Could you give the data below again, exactly and completely?
**** Data provided
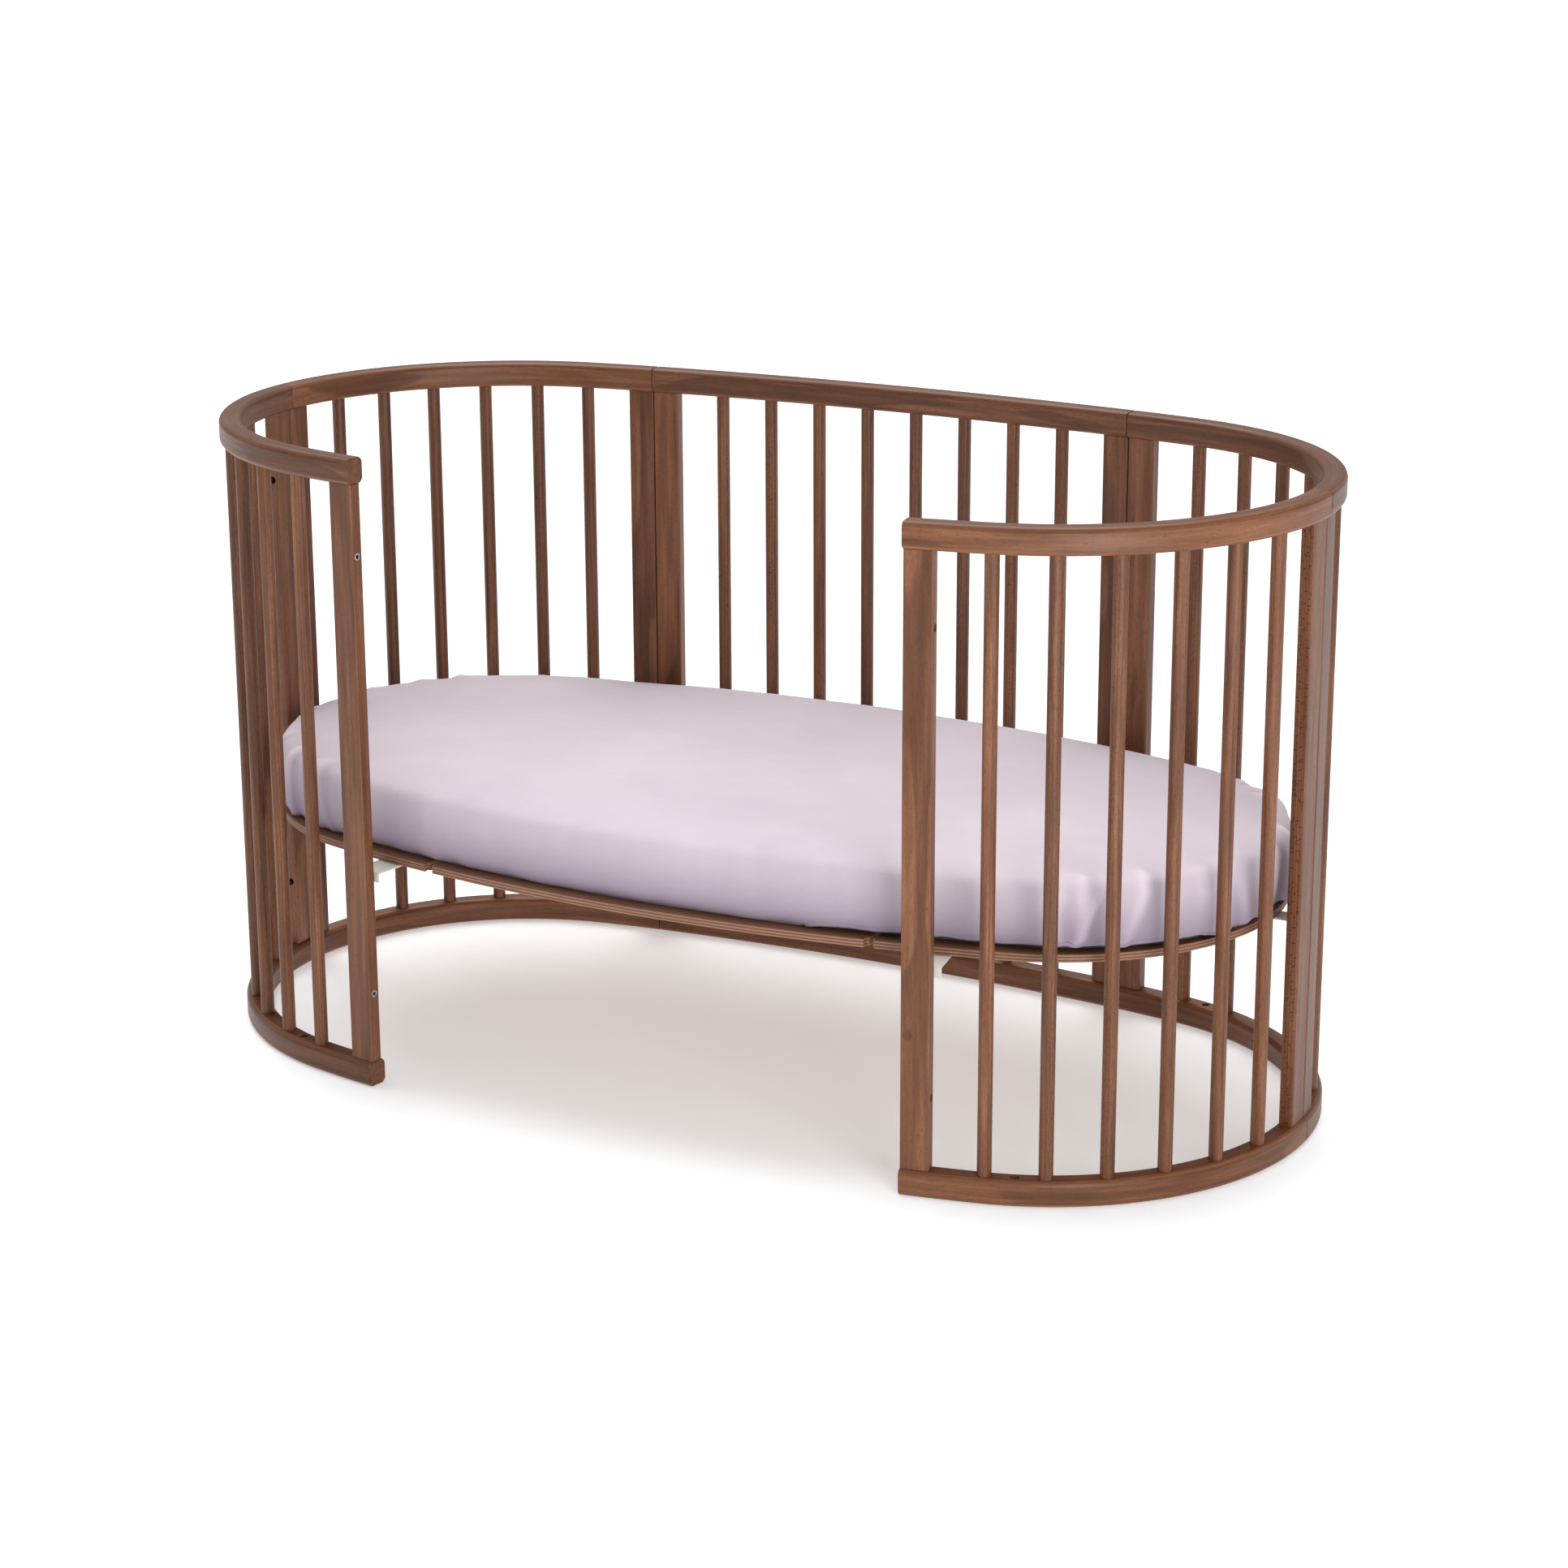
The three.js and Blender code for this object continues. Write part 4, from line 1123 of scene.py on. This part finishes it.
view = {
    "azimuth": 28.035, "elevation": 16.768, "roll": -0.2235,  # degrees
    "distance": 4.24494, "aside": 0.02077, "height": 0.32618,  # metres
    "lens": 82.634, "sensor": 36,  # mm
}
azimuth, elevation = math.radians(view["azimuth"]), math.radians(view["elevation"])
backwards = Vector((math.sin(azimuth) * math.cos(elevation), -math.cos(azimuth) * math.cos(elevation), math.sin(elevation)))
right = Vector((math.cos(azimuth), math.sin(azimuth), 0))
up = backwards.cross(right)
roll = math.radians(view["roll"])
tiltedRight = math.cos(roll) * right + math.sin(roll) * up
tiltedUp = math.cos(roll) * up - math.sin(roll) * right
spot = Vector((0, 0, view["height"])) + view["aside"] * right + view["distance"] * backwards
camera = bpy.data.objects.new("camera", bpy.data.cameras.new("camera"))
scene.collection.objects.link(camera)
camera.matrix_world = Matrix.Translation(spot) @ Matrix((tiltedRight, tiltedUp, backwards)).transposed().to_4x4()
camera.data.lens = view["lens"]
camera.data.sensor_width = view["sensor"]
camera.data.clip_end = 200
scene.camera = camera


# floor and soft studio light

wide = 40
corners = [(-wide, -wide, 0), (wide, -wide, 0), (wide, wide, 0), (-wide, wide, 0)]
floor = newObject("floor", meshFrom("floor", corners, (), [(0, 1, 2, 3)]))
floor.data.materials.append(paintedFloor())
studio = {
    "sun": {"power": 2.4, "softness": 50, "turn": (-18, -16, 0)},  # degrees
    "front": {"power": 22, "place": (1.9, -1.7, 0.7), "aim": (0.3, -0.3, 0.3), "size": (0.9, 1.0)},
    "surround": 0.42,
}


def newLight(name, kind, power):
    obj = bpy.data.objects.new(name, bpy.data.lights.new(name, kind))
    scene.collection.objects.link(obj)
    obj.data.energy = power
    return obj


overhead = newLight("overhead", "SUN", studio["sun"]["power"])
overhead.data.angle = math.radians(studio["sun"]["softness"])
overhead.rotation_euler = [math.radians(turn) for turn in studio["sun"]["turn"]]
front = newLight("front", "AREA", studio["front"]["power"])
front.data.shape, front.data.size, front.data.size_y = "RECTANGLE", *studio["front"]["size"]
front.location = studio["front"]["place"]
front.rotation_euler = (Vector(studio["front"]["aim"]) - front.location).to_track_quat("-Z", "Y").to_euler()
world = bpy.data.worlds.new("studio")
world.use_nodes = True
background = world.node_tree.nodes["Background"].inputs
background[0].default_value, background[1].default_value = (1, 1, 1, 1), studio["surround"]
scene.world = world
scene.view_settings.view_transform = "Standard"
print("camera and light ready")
********
• _Solution_
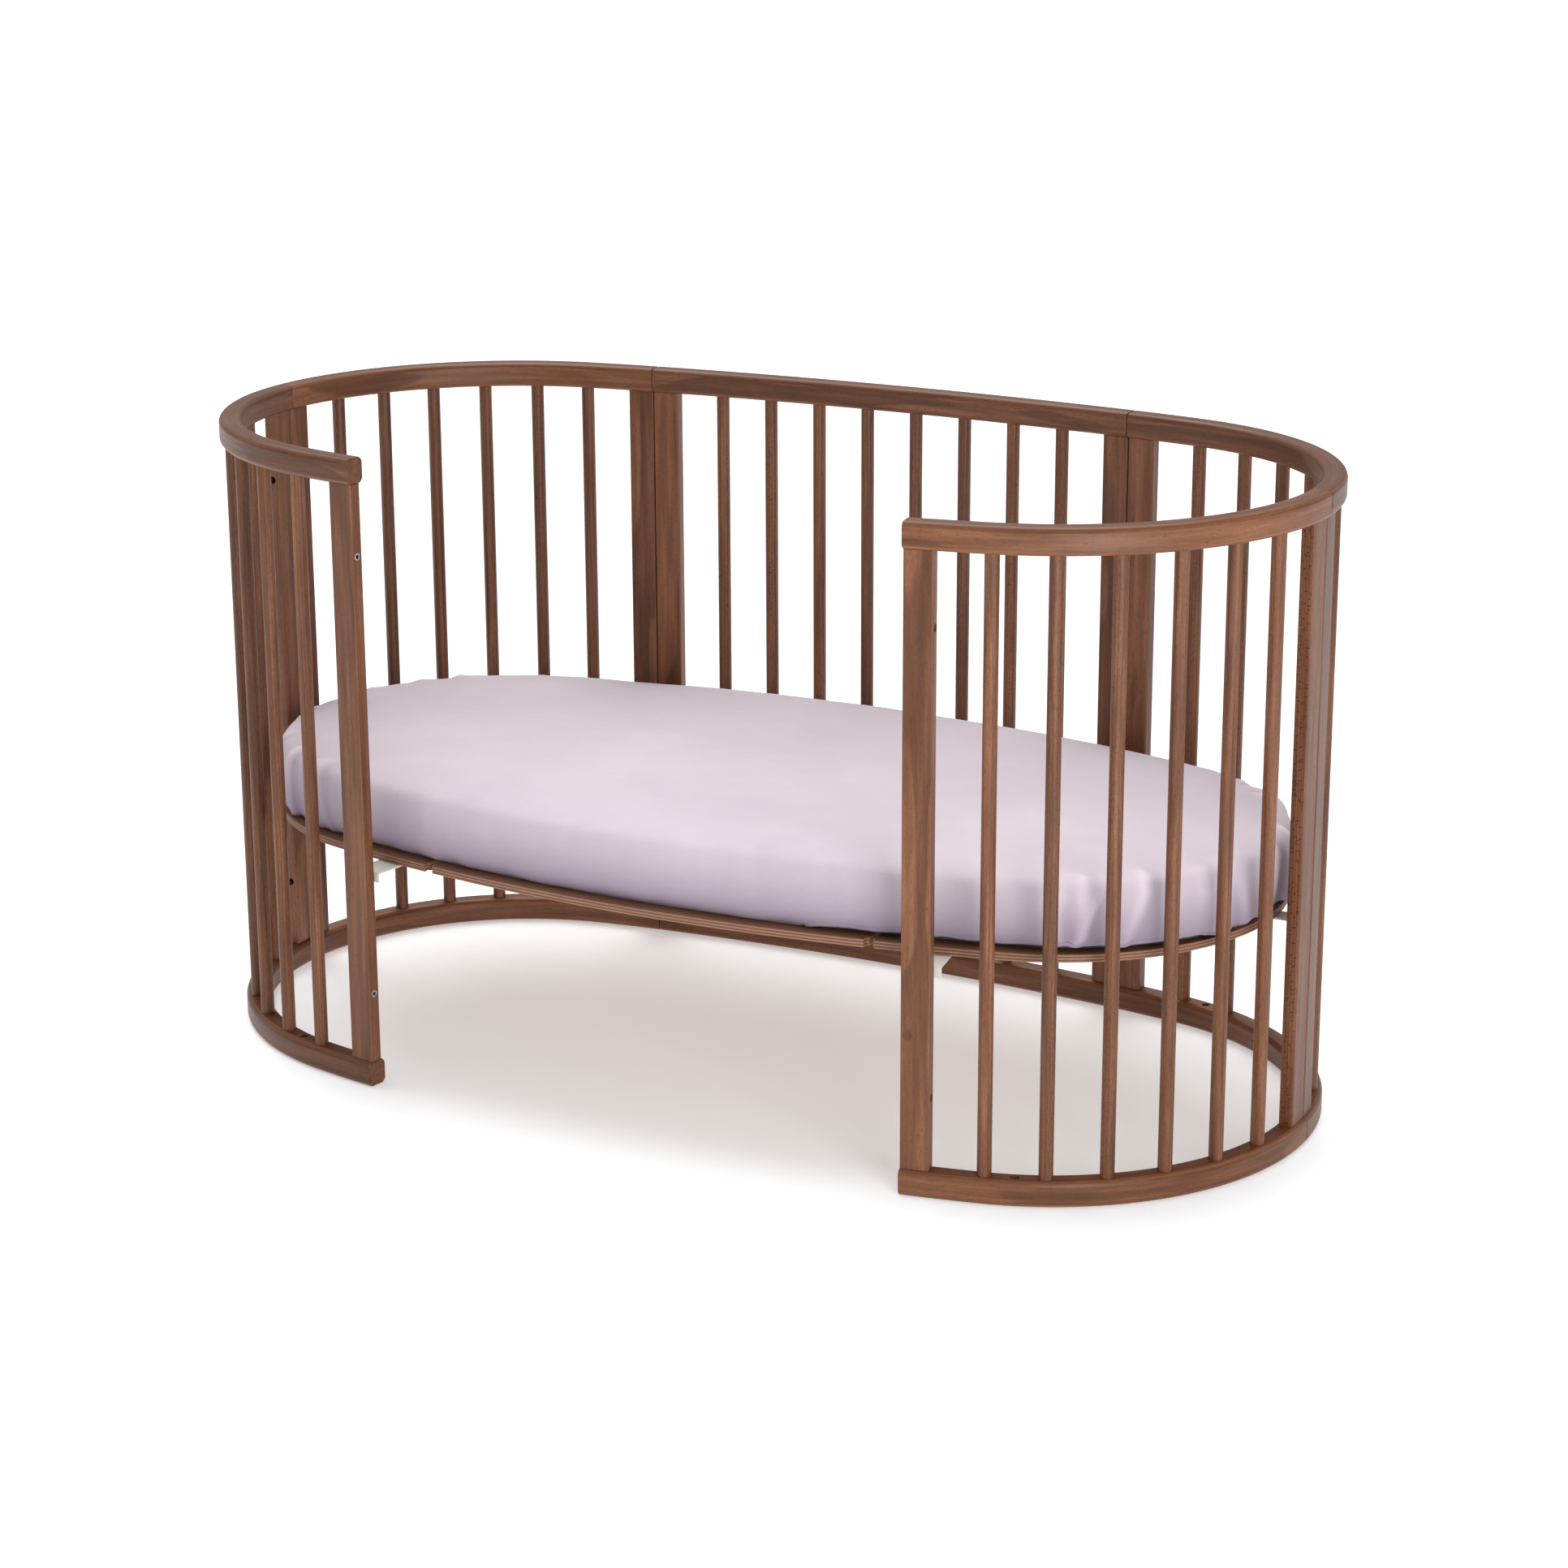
The three.js and Blender code for this object continues. Write part 4, from line 1123 of scene.py on. This part finishes it.
view = {
    "azimuth": 28.035, "elevation": 16.768, "roll": -0.2235,  # degrees
    "distance": 4.24494, "aside": 0.02077, "height": 0.32618,  # metres
    "lens": 82.634, "sensor": 36,  # mm
}
azimuth, elevation = math.radians(view["azimuth"]), math.radians(view["elevation"])
backwards = Vector((math.sin(azimuth) * math.cos(elevation), -math.cos(azimuth) * math.cos(elevation), math.sin(elevation)))
right = Vector((math.cos(azimuth), math.sin(azimuth), 0))
up = backwards.cross(right)
roll = math.radians(view["roll"])
tiltedRight = math.cos(roll) * right + math.sin(roll) * up
tiltedUp = math.cos(roll) * up - math.sin(roll) * right
spot = Vector((0, 0, view["height"])) + view["aside"] * right + view["distance"] * backwards
camera = bpy.data.objects.new("camera", bpy.data.cameras.new("camera"))
scene.collection.objects.link(camera)
camera.matrix_world = Matrix.Translation(spot) @ Matrix((tiltedRight, tiltedUp, backwards)).transposed().to_4x4()
camera.data.lens = view["lens"]
camera.data.sensor_width = view["sensor"]
camera.data.clip_end = 200
scene.camera = camera


# floor and soft studio light

wide = 40
corners = [(-wide, -wide, 0), (wide, -wide, 0), (wide, wide, 0), (-wide, wide, 0)]
floor = newObject("floor", meshFrom("floor", corners, (), [(0, 1, 2, 3)]))
floor.data.materials.append(paintedFloor())
studio = {
    "sun": {"power": 2.4, "softness": 50, "turn": (-18, -16, 0)},  # degrees
    "front": {"power": 22, "place": (1.9, -1.7, 0.7), "aim": (0.3, -0.3, 0.3), "size": (0.9, 1.0)},
    "surround": 0.42,
}


def newLight(name, kind, power):
    obj = bpy.data.objects.new(name, bpy.data.lights.new(name, kind))
    scene.collection.objects.link(obj)
    obj.data.energy = power
    return obj


overhead = newLight("overhead", "SUN", studio["sun"]["power"])
overhead.data.angle = math.radians(studio["sun"]["softness"])
overhead.rotation_euler = [math.radians(turn) for turn in studio["sun"]["turn"]]
front = newLight("front", "AREA", studio["front"]["power"])
front.data.shape, front.data.size, front.data.size_y = "RECTANGLE", *studio["front"]["size"]
front.location = studio["front"]["place"]
front.rotation_euler = (Vector(studio["front"]["aim"]) - front.location).to_track_quat("-Z", "Y").to_euler()
world = bpy.data.worlds.new("studio")
world.use_nodes = True
background = world.node_tree.nodes["Background"].inputs
background[0].default_value, background[1].default_value = (1, 1, 1, 1), studio["surround"]
scene.world = world
scene.view_settings.view_transform = "Standard"
print("camera and light ready")